This morning's Washington Post Blog had perhaps the most important piece of evidence about Mitt Romney's approach to this election:
You tell him you’re going to be in a race, and he wants to win it,” said Russ Schriefer, Romney’s senior media adviser. “His mind-set was: ‘Look, if you guys think it’s worth me going to Iowa, great. Send me there. . But can we win? And what does winning mean?’
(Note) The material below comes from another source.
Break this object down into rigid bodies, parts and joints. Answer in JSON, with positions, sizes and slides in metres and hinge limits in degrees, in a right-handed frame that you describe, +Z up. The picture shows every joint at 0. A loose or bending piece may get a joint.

Romney is perhaps the only contender in recent memory to take such a disparaging approach to Iowa voters of his own party in an attempt to unseat an incumbent president. And it is indicative of his patrician personality, and the potential impact it will have in the general election, should he be nominated by the GOP. Romney had to be persuaded by his advisors that it was "worth it" to go out, Santorum-like, to visit the voters of his own party in this first caucus state. He won but a Pyrrhic victory in the end, one soiled by a surge of Santorum that highlighted what I predict will the key differentiator in the fall: the Likeabilty Factor.
As Romney says repeatedly, and as he proclaimed last night, "The President is a likeable guy, but he's over his head". Indeed, surveys continue to show that Barack Obama is still well-liked by the majority of Americans, including those who do not support his policies or approve his performance.
But Iowa Republicans last night demonstrated that this will not be an election similar to 1952, where the rational choice, the methodical war hero Eisenhower, demolished the cerebral, "Egghead" Adlai Stevenson. Instead it will be an election where the Likeability Factor will be the key ingredient in the recipe for success. The "Surge of Santorum" that soiled Romney's Pyrrhic victory resulted in over 75% of his own party's adherents rejecting the most "rational choice", the one whose poll numbers give him the best chance of unseating Barack Obama.
The President is at his best when campaigning, and his oratorical skills in igniting large crowds, as well as his ability to project a "down home" image in one-to-one interactions with voters will turn this election to his favor. Ultimately, the Democratic Party will be able to portray Mitt Romney into a Groundhog-Day-like Second Coming of the George H.W. Bush of 1992--the populist versus the patrician. The GOP will then realize that they whiffed away their best and only viable contender in a long-forgotten "Surge of Santorum".